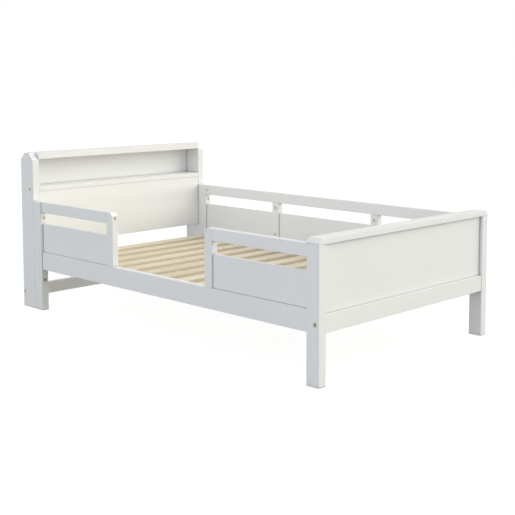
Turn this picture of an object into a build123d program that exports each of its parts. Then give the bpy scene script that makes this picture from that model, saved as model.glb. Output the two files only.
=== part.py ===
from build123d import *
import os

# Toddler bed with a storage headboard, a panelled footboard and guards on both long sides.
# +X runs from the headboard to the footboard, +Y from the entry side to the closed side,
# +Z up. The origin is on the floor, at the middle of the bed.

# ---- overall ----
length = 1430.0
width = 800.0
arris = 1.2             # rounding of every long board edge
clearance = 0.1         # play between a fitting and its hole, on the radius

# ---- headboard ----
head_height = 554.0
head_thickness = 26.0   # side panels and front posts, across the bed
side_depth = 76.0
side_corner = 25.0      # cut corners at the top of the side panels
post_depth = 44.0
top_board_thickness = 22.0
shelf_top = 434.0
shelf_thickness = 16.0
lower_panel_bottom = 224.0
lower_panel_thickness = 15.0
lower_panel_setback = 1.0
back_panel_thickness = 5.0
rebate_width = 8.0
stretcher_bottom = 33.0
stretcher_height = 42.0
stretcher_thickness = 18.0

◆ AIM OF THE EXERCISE
Write the listing out again, exactly as it reads.

◆ ANSWER TO THE TASK
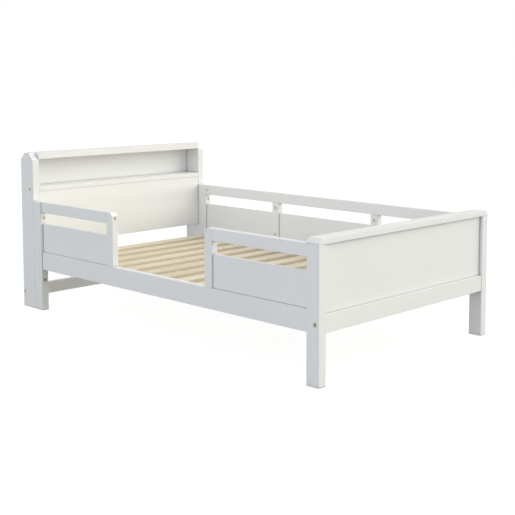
Turn this picture of an object into a build123d program that exports each of its parts. Then give the bpy scene script that makes this picture from that model, saved as model.glb. Output the two files only.
=== part.py ===
from build123d import *
import os

# Toddler bed with a storage headboard, a panelled footboard and guards on both long sides.
# +X runs from the headboard to the footboard, +Y from the entry side to the closed side,
# +Z up. The origin is on the floor, at the middle of the bed.

# ---- overall ----
length = 1430.0
width = 800.0
arris = 1.2             # rounding of every long board edge
clearance = 0.1         # play between a fitting and its hole, on the radius

# ---- headboard ----
head_height = 554.0
head_thickness = 26.0   # side panels and front posts, across the bed
side_depth = 76.0
side_corner = 25.0      # cut corners at the top of the side panels
post_depth = 44.0
top_board_thickness = 22.0
shelf_top = 434.0
shelf_thickness = 16.0
lower_panel_bottom = 224.0
lower_panel_thickness = 15.0
lower_panel_setback = 1.0
back_panel_thickness = 5.0
rebate_width = 8.0
stretcher_bottom = 33.0
stretcher_height = 42.0
stretcher_thickness = 18.0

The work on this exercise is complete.